![[OLD FALL 2018] 15-104 • Introduction to Computing for Creative Practice](https://courses.ideate.cmu.edu/15-104/f2018/wp-content/uploads/2020/08/stop-banner.png)
/*Vicky Zhou
Section E
vzhou@andrew.cmu.edu
Project_07_Curves*/
var nPoints = 50; //amount of mapped out points
var EPITROCHOID1 = 0; // parametric form
var HYPOTROCHOID = 0; //parametric form
function setup() {
createCanvas(480, 480);
}
function draw() {
background(15, 15, 25);
translate(width/2, height/2);
//draw light blue epitrochoid curve
drawEPITROCHOID1();
//draw light pink hypotrochoid curve
drawHYPOTROCHOID();
//draw orange circle epitrochoid curve
drawEPITROCHOID2();
//draw yellow circle epitrochoid curve
drawEPITROCHOID3();
}
function drawEPITROCHOID1() {
push();
stroke(140, 200, 240);
strokeWeight(0.75);
noFill();
var x; //x pos
var y; //y pos
var t = 90; //angle variable
var b = constrain(mouseX / 100, 0, 10); //outside curve variable
var h = map(mouseY, 0, mouseY, 30, height/2); //height variable
beginShape();
for (var i = 0; i < nPoints; i ++){
var a = map(i, 0, nPoints, 0, TWO_PI); //inside circle size variable
x = (a + b) * cos(t) - h * cos (((a + b) / b) * t); //parametric eq1
y = (a + b) * sin(t) - h * sin (((a + b) / b) * t); //parametric eq2
vertex (x + random(0, 2), y + random(0, 2));
}
endShape();
pop();
}
function drawHYPOTROCHOID() {
push();
strokeWeight(0.5);
stroke(190, 140, 140);
noFill();
var x; //x pos
var y; //y pos
var t = constrain(mouseX / 10, 0, 100); //angle variable
var b = 5; //outside curve variable
var h1 = constrain(mouseX/ 2, width/4, width/3); //height variable 1
var h2 = constrain(mouseY/2, width/3, width/2); //height variable 2
beginShape();
for (var i = 0; i < nPoints; i++){
var a = map(i, 0, nPoints, 0, TWO_PI); //inside circle size variable
x = (a - b) * cos(t) + h1 * cos(((a - b)/b) * t);
y = (a - b) * sin(t) + h2 * sin(((a - b)/b) * t);
vertex(x, y);
}
endShape();
pop();
}
function drawEPITROCHOID2() {
push();
noStroke();
fill(100, 130, 190);
var x; //x pos
var y; //y pos
var t = 100; //angle variable
var b = constrain(mouseX / 100, 0, 10); //outside curve variable
var h = constrain(mouseX/2, 0, 100); //height variable
beginShape();
for (var i = 0; i < nPoints; i ++){
var a = map(i, 0, nPoints, 0, TWO_PI); //inside circle size variable
x = (a + b) * cos(t) - h * cos (((a + b) / b) * t); //parametric eq1
y = (a + b) * sin(t) - h * sin (((a + b) / b) * t); //parametric eq2
ellipse(x + random(-1, 1), y + random(-1, 1), 5, 5);
}
endShape();
pop();
}
function drawEPITROCHOID3() {
push();
stroke(160, 140, 110);
strokeWeight(0.3);
noFill();
var x; //x pos
var y; //y pos
var t = 190; //angle variable
var b = constrain(mouseX, 0, 5); //outside curve variable
var h = map(mouseY, 0, mouseY, 30, height/2); //height variable
beginShape();
for (var i = 0; i < nPoints; i ++){
var a = map(i, 0, nPoints, 0, TWO_PI); //inside circle size variable
x = (a + b) * cos(t) - h * cos (((a + b) / b) * t); //parametric eq1
y = (a + b) * sin(t) - h * sin (((a + b) / b) * t); //parametric eq2
vertex(x + random(-5, 5), y + random(-3, 3));
}
endShape();
pop();
}
This project was incredibly satisfying to make!

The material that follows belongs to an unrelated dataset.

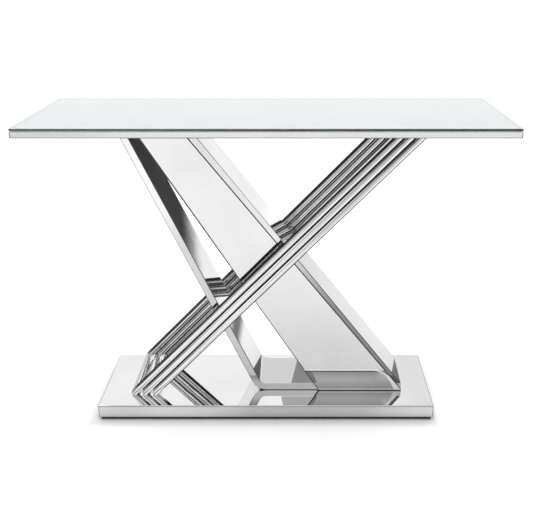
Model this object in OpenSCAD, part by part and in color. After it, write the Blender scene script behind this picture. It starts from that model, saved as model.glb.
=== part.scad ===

Although it was a bit of a struggle at first to understand what each variable manipulated in the curve, plugging in random values and seeing what was affected was helpful and how I learned how to manipulate my curves into the desired look. I added a bit of “jitter” effect to my curves as well because I enjoy how they make the piece feel like it is constantly interactive even when the user is not altering the curves. For future iterations and/or ideas I think it would be interesting to incorporate equations that are not necessarily parametric, explicit, and/or polar.